The collection swath of a camera must fit within the projected FOV ellipses. In FIG. 3, the forward and back swaths are constrained by the minor axis of the front and back FOV ellipses; the side-facing swaths are constrained by the major axis of the side-facing FOV ellipses, which are significantly larger. In this example, the sensor FOVs of the left and right cameras are 487 meters wide, and the sensor FOVs of the front and back cameras are 458 meters wide (distance 355).
The swaths of the front- and rear-facing cameras are also significantly smaller than the separation between the swaths of the side-facing cameras. The front-facing camera swath is between edges 352 and 354, and as noted is 458 meters wide. The inner edges of the side facing swaths are denoted by edges 362 and 364, and the space between them 365 is 1571 meters.

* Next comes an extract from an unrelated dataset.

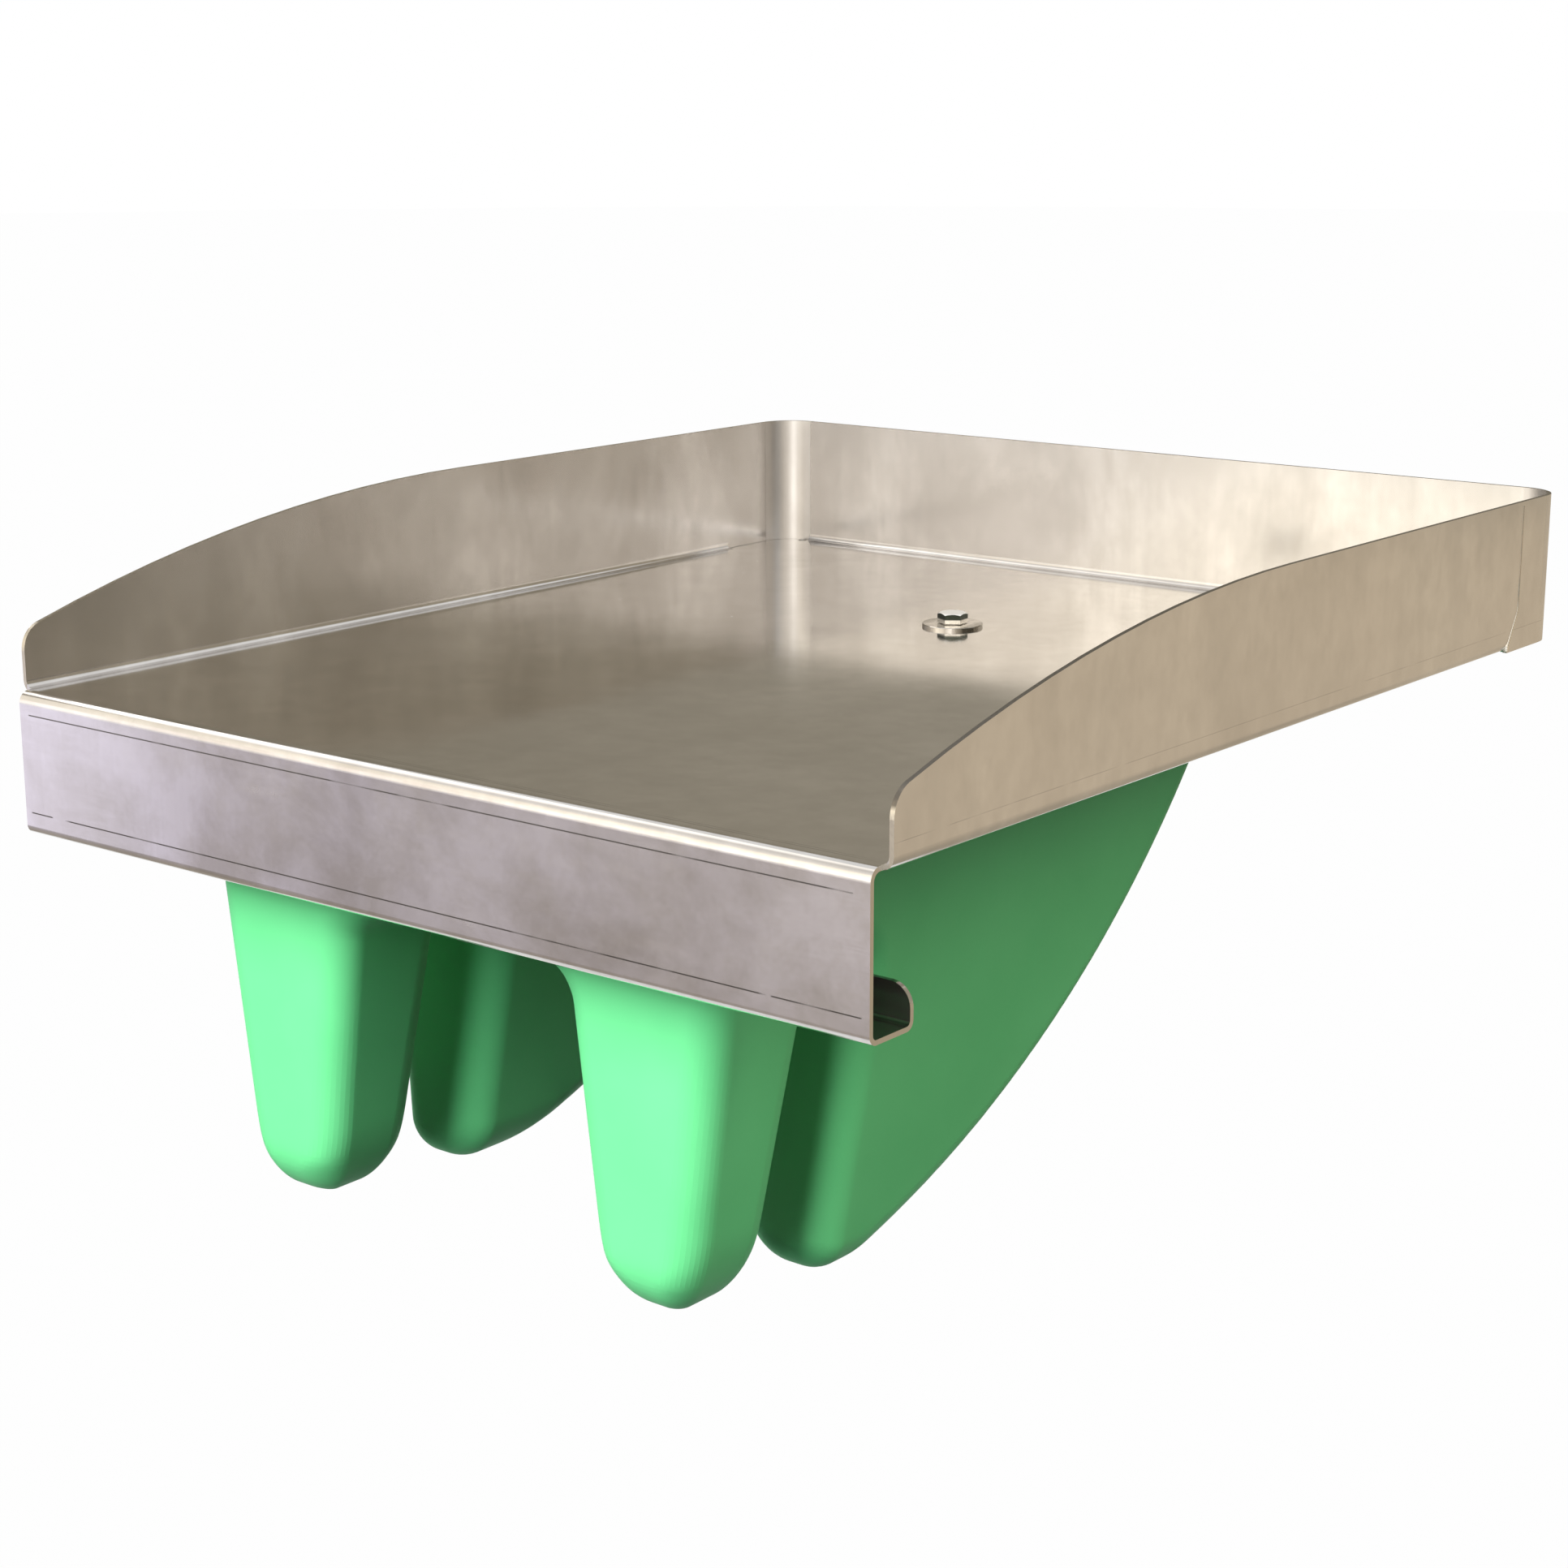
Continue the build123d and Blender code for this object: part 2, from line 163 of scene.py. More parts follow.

FIG. 4 conceptually illustrates selected prior art details of an example flight plan for capturing oblique imagery covering Alexandria County, Virginia, using the Maltese Cross camera-set of FIG. 3. The flight plan 401 is arranged in 25 flight lines (e.g., 402) with nominal headings east or west, separated by 24 turns (e.g., 403) and captures oblique images that are oriented north, south, east and west. The total flight distance is 264 kilometers.
To capture the views offered by the front and rear facing cameras for every point of interest on the ground, the vehicle's flight lines must be closer together than the swath of the front and rear facing cameras. In the flight plan depicted in FIG. 4, the flight line pitch is 340 meters, so that there is 25% horizontal overlap between adjacent strips of imagery.